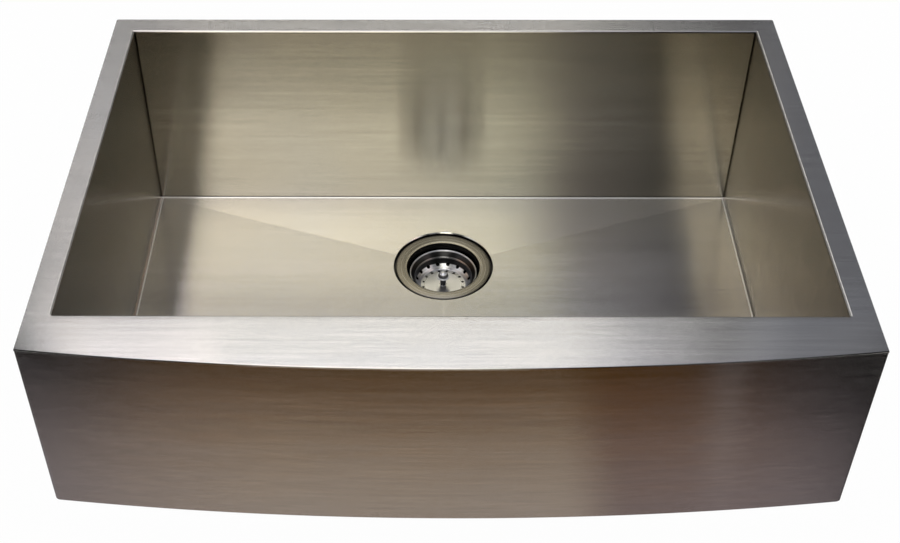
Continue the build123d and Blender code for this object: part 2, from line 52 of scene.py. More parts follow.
# where things lie, read from the frame
deckLow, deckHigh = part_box("front_deck")
apronLow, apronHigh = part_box("apron_panel")
bodyLow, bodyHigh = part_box("strainer_body")
drainY = (bodyLow[1] + bodyHigh[1]) / 2
flangeTop = bodyHigh[2]
halfWidth = deckHigh[0]
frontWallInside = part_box("bowl_front_panel")[1][1]
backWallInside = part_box("bowl_back_panel")[0][1]
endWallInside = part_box("bowl_right_panel")[0][0]
bowlFloor = -246.0 * mm  # where the floor meets the walls


def addCamera():
    photoView = {
        "place": (-0.02336, -1.34791, 0.84378),
        "right": (0.99998527, 0.00497708, -0.0021673),
        "ahead": (-0.00513835, 0.73905268, -0.67362804),
        "lensMm": 54.162, "sensorMm": 36.0,
        "shiftX": 0.03672, "shiftY": 0.00024,
        "nearest": 0.01, "furthest": 50,
    }
    data = bpy.data.cameras.new("photoCamera")
    cam = bpy.data.objects.new("photoCamera", data)
    scene.collection.objects.link(cam)
    right = Vector(photoView["right"]).normalized()
    ahead = Vector(photoView["ahead"]).normalized()
    up = right.cross(ahead)
    turn = Matrix((right, up, -ahead)).transposed()
    cam.matrix_world = Matrix.Translation(photoView["place"]) @ turn.to_4x4()
    data.lens = photoView["lensMm"]
    data.sensor_width = photoView["sensorMm"]
    data.shift_x = photoView["shiftX"]
    data.shift_y = photoView["shiftY"]
    data.clip_start = photoView["nearest"]
    data.clip_end = photoView["furthest"]
    scene.camera = cam


addCamera()
print("stage: camera")


def rgba(colour):
    # a colour, or one level of grey, as a colour socket takes it
    return (*colour, 1) if isinstance(colour, tuple) else (colour, colour, colour, 1)


class Shader:
    # a material whose nodes are added and wired by short calls
    def __init__(self, name):
        self.mat = bpy.data.materials.new(name)
        self.mat.use_nodes = True
        self.tree = self.mat.node_tree
        self.links = self.tree.links
        self.surface = self.tree.nodes["Principled BSDF"]
        self.out = self.tree.nodes["Material Output"]

    def add(self, kind, inputs=None, **settings):
        node = self.tree.nodes.new("ShaderNode" + kind)
        for key, value in settings.items():
            setattr(node, key, value)
        for key, value in (inputs or {}).items():
            self.put(node, key, value)
        return node

    def put(self, node, key, value):
        socket = node.inputs[key]
        if isinstance(value, bpy.types.NodeSocket):
            self.links.new(value, socket)
        elif isinstance(value, bpy.types.Node):
            self.links.new(value.outputs[0], socket)
        else:
            socket.default_value = value

    def maths(self, operation, a, b=0.0, c=0.0):
        return self.add("Math", {0: a, 1: b, 2: c}, operation=operation).outputs[0]

    def vector(self, operation, a, b=(0, 0, 0)):
        return self.add("VectorMath", {0: a, 1: b}, operation=operation).outputs[0]

    def scaled(self, a, amount):
        return self.add("VectorMath", {0: a, "Scale": amount}, operation="SCALE").outputs[0]

    def length(self, vector):
        return self.add("VectorMath", {0: vector}, operation="LENGTH").outputs["Value"]

    def split(self, vector):
        return self.add("SeparateXYZ", {0: vector}).outputs

    def place(self):
        return self.add("TexCoord").outputs["Object"]

    def noise(self, vector, scale, detail=2.0, roughness=0.5):
        settings = {"Vector": vector, "Scale": scale, "Detail": detail, "Roughness": roughness}
        return self.add("TexNoise", settings).outputs["Fac"]

    def grit(self, vector):
        return self.add("TexWhiteNoise", {"Vector": vector}).outputs["Value"]

    def span(self, value, low, high, lowOut=0.0, highOut=1.0):
        inputs = {"Value": value, "From Min": low, "From Max": high, "To Min": lowOut, "To Max": highOut}
        return self.add("MapRange", inputs).outputs[0]

    def blend(self, share, none, full):
        # a number that goes from none to full with a share of 0 to 1
        return self.span(share, 0.0, 1.0, none, full)

    def swing(self, noise, low=-1.0, high=1.0, reach=0.2):
        # a noise mostly keeps within reach of its middle, and is stretched from there to low and high
        return self.span(noise, 0.5 - reach, 0.5 + reach, low, high)

    def ramp(self, factor, stops):
        # stops are places from 0 to 1, each with a colour or one level of grey
        node = self.add("ValToRGB", {"Fac": factor})
        node.color_ramp.interpolation = "LINEAR"
        elements = node.color_ramp.elements
        while len(elements) > 1:
            elements.remove(elements[-1])
        for i, (at, colour) in enumerate(stops):
            element = elements[0] if i == 0 else elements.new(at)
            element.position = at
            element.color = rgba(colour)
        return node.outputs[0]

    def mix(self, factor, a, b):
        node = self.add("Mix", data_type="RGBA")
        self.put(node, 0, factor)
        for index, value in ((6, a), (7, b)):
            self.put(node, index, value if isinstance(value, bpy.types.NodeSocket) else rgba(value))
        return node.outputs[2]

    def pickVector(self, factor, a, b):
        node = self.add("Mix", data_type="VECTOR")
        for index, value in ((0, factor), (4, a), (5, b)):
            self.put(node, index, value)
        return node.outputs[1]

    def bump(self, height, strength, depth):
        relief = self.add("Bump", {"Height": height, "Strength": strength, "Distance": depth})
        self.put(self.surface, "Normal", relief)


steelShared = {
    "endWallFacing": 0.7, "cloud": 7.0, "smearThin": 9.0, "brightest": 0.97, "roughSwing": 0.1,
    "reliefDepth": 0.01 * mm, "secondDraw": (3.1, 1.7, 5.3),
}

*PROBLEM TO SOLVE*
Print again each line of the listing above, exactly as it appears.

*EXERCISE SOLUTION*
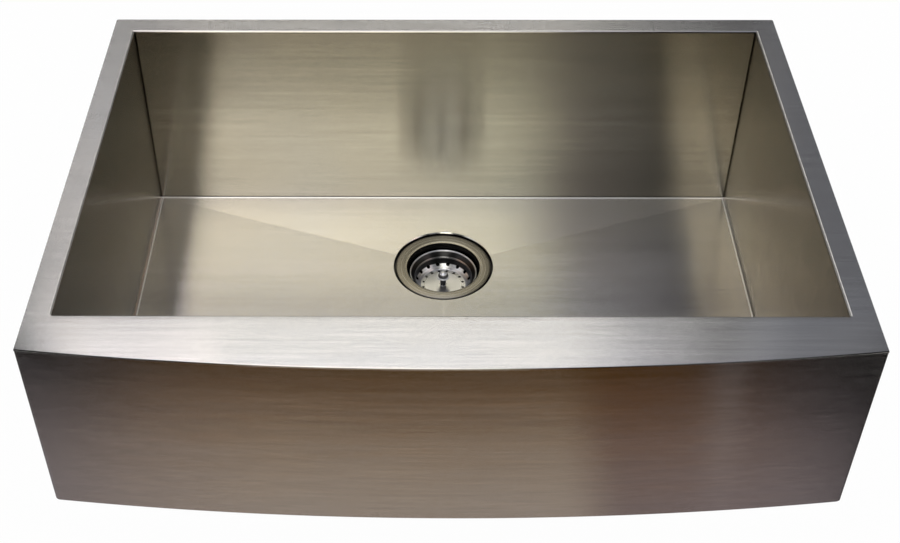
Continue the build123d and Blender code for this object: part 2, from line 52 of scene.py. More parts follow.
# where things lie, read from the frame
deckLow, deckHigh = part_box("front_deck")
apronLow, apronHigh = part_box("apron_panel")
bodyLow, bodyHigh = part_box("strainer_body")
drainY = (bodyLow[1] + bodyHigh[1]) / 2
flangeTop = bodyHigh[2]
halfWidth = deckHigh[0]
frontWallInside = part_box("bowl_front_panel")[1][1]
backWallInside = part_box("bowl_back_panel")[0][1]
endWallInside = part_box("bowl_right_panel")[0][0]
bowlFloor = -246.0 * mm  # where the floor meets the walls


def addCamera():
    photoView = {
        "place": (-0.02336, -1.34791, 0.84378),
        "right": (0.99998527, 0.00497708, -0.0021673),
        "ahead": (-0.00513835, 0.73905268, -0.67362804),
        "lensMm": 54.162, "sensorMm": 36.0,
        "shiftX": 0.03672, "shiftY": 0.00024,
        "nearest": 0.01, "furthest": 50,
    }
    data = bpy.data.cameras.new("photoCamera")
    cam = bpy.data.objects.new("photoCamera", data)
    scene.collection.objects.link(cam)
    right = Vector(photoView["right"]).normalized()
    ahead = Vector(photoView["ahead"]).normalized()
    up = right.cross(ahead)
    turn = Matrix((right, up, -ahead)).transposed()
    cam.matrix_world = Matrix.Translation(photoView["place"]) @ turn.to_4x4()
    data.lens = photoView["lensMm"]
    data.sensor_width = photoView["sensorMm"]
    data.shift_x = photoView["shiftX"]
    data.shift_y = photoView["shiftY"]
    data.clip_start = photoView["nearest"]
    data.clip_end = photoView["furthest"]
    scene.camera = cam


addCamera()
print("stage: camera")


def rgba(colour):
    # a colour, or one level of grey, as a colour socket takes it
    return (*colour, 1) if isinstance(colour, tuple) else (colour, colour, colour, 1)


class Shader:
    # a material whose nodes are added and wired by short calls
    def __init__(self, name):
        self.mat = bpy.data.materials.new(name)
        self.mat.use_nodes = True
        self.tree = self.mat.node_tree
        self.links = self.tree.links
        self.surface = self.tree.nodes["Principled BSDF"]
        self.out = self.tree.nodes["Material Output"]

    def add(self, kind, inputs=None, **settings):
        node = self.tree.nodes.new("ShaderNode" + kind)
        for key, value in settings.items():
            setattr(node, key, value)
        for key, value in (inputs or {}).items():
            self.put(node, key, value)
        return node

    def put(self, node, key, value):
        socket = node.inputs[key]
        if isinstance(value, bpy.types.NodeSocket):
            self.links.new(value, socket)
        elif isinstance(value, bpy.types.Node):
            self.links.new(value.outputs[0], socket)
        else:
            socket.default_value = value

    def maths(self, operation, a, b=0.0, c=0.0):
        return self.add("Math", {0: a, 1: b, 2: c}, operation=operation).outputs[0]

    def vector(self, operation, a, b=(0, 0, 0)):
        return self.add("VectorMath", {0: a, 1: b}, operation=operation).outputs[0]

    def scaled(self, a, amount):
        return self.add("VectorMath", {0: a, "Scale": amount}, operation="SCALE").outputs[0]

    def length(self, vector):
        return self.add("VectorMath", {0: vector}, operation="LENGTH").outputs["Value"]

    def split(self, vector):
        return self.add("SeparateXYZ", {0: vector}).outputs

    def place(self):
        return self.add("TexCoord").outputs["Object"]

    def noise(self, vector, scale, detail=2.0, roughness=0.5):
        settings = {"Vector": vector, "Scale": scale, "Detail": detail, "Roughness": roughness}
        return self.add("TexNoise", settings).outputs["Fac"]

    def grit(self, vector):
        return self.add("TexWhiteNoise", {"Vector": vector}).outputs["Value"]

    def span(self, value, low, high, lowOut=0.0, highOut=1.0):
        inputs = {"Value": value, "From Min": low, "From Max": high, "To Min": lowOut, "To Max": highOut}
        return self.add("MapRange", inputs).outputs[0]

    def blend(self, share, none, full):
        # a number that goes from none to full with a share of 0 to 1
        return self.span(share, 0.0, 1.0, none, full)

    def swing(self, noise, low=-1.0, high=1.0, reach=0.2):
        # a noise mostly keeps within reach of its middle, and is stretched from there to low and high
        return self.span(noise, 0.5 - reach, 0.5 + reach, low, high)

    def ramp(self, factor, stops):
        # stops are places from 0 to 1, each with a colour or one level of grey
        node = self.add("ValToRGB", {"Fac": factor})
        node.color_ramp.interpolation = "LINEAR"
        elements = node.color_ramp.elements
        while len(elements) > 1:
            elements.remove(elements[-1])
        for i, (at, colour) in enumerate(stops):
            element = elements[0] if i == 0 else elements.new(at)
            element.position = at
            element.color = rgba(colour)
        return node.outputs[0]

    def mix(self, factor, a, b):
        node = self.add("Mix", data_type="RGBA")
        self.put(node, 0, factor)
        for index, value in ((6, a), (7, b)):
            self.put(node, index, value if isinstance(value, bpy.types.NodeSocket) else rgba(value))
        return node.outputs[2]

    def pickVector(self, factor, a, b):
        node = self.add("Mix", data_type="VECTOR")
        for index, value in ((0, factor), (4, a), (5, b)):
            self.put(node, index, value)
        return node.outputs[1]

    def bump(self, height, strength, depth):
        relief = self.add("Bump", {"Height": height, "Strength": strength, "Distance": depth})
        self.put(self.surface, "Normal", relief)


steelShared = {
    "endWallFacing": 0.7, "cloud": 7.0, "smearThin": 9.0, "brightest": 0.97, "roughSwing": 0.1,
    "reliefDepth": 0.01 * mm, "secondDraw": (3.1, 1.7, 5.3),
}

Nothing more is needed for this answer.